Cream butter until soft and fluffy, then beat in vanilla.  Mix on low slowly adding sugar ½ cup at a time.  Once all the sugar has been added, beat on med for 30 seconds and scrape down sides of bowl.  Ad in melted white chocolate and beat on medium until incorporated.  With mixer on low add heavy cream one tablespoon at a time.  Beat at medium speed until frosting has reached your desired consistency.

Sunday, November 6, 2011

Country Oven Fried Chicken

I am definitely going to make this again.  I was thinking I could make a bigger batch of it and then divide it into packages for ease and quickness.  I also threw all of the chicken in a big bowl and let it steep in the buttermilk for an hour.  I also removed all the skin before throwing it in the buttermilk. Yummy, yum, yum!

Country Oven  Fried Chicken

¼ cup buttermilk
3 Tbsp Parmesan cheese
½ cup dry breadcrumbs
½ tsp. rosemary
½ tsp. thyme
¼ tsp. garlic powder
¼ tsp. onion powder
¼ tsp. black pepper

Mix all the dry ingredients together, then dip chicken in buttermilk and roll in the dry mixture.  Bake in a 400° oven for 35-40 minutes.

Tuesday, November 1, 2011

Snicker Cookies

This recipe is from a cookbook I have "Amish Cooking" ©1995.  I love Snickerdoodles and when comparing it to the Snickerdoodle recipes it is exactly what I made.  These are wonderful cookies and don't spread a lot on the cookie sheet.  The recipe didn't call for a greased baking sheet, so I didn't grease it and the cookies came up fine with a pancake turner.  I ended up with 4 dozen cookies.
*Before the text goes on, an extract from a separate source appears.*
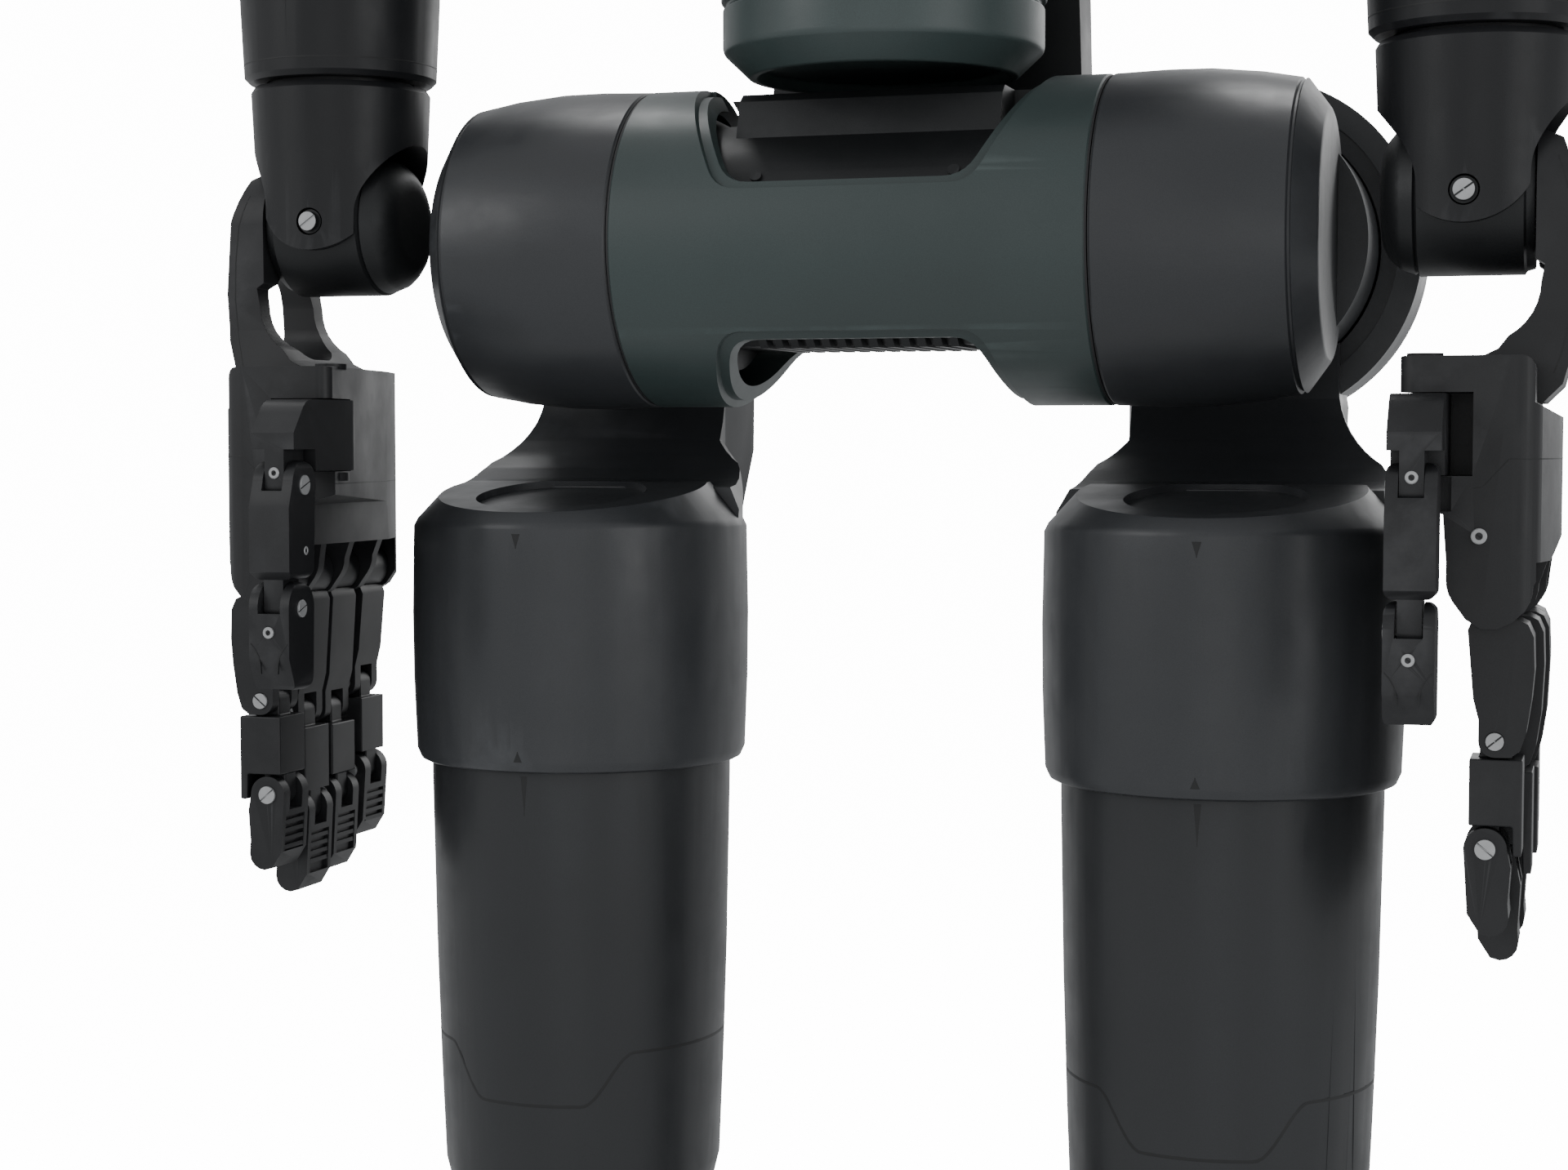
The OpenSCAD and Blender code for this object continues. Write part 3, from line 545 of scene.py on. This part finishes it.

I will definitely make these again.

Snickers

½ cup white sugar
1 cup brown sugar
1 cup shortening (I used the butter flavor, 'cause that is what I had on hand)
2 eggs
2¾ cups flour
1 tsp. baking soda
2 tsp. cream of tarter
¼ tsp. salt

Mix well. Chill dough overnight, form into balls. Mix ½ cup brown sugar and 1 teaspoon cinnamon.  Roll balls in the mixture and bake at 350° for 10-13 minutes.

Delicious Pumpkin Bread

This is a very flavorful, moist sweet bread.  I will definitely make it again! This recipe came from the same cook book as the Snicker cookies, "Amish Cooking" ©1995.


Delicious Pumpkin Bread

1 2/3 cups sifted regular flour
¼ tsp baking powder
1 tsp baking soda
¾ tsp salt
½ tsp cinnamon
½ tsp nutmeg
1 1/3 cup sugar
1/3 cup shortening
½ tsp vanilla
2 eggs
1 cup mashed pumpkin
1/3 cup water
½ cup chopped walnuts or pecans

Grease a regular loaf pan (9"x5"x3").

Sift together the flour, baking powder, baking soda, salt and spices.  Cream shortening, sugar and vanilla.  Add eggs, one at a time, beating thoroughtly after each addition.  Stir in pumpkin.  Stir in dry ingredients alternately with water, beating just until smooth.  Do not overbeat.  Fold in nuts.  Turn batter into prepared pan. Bake at 350° for about 45-55 minutes or until done.  Turn out on a wire rack and cool.  Store in tight container.  Slice and serve with butter.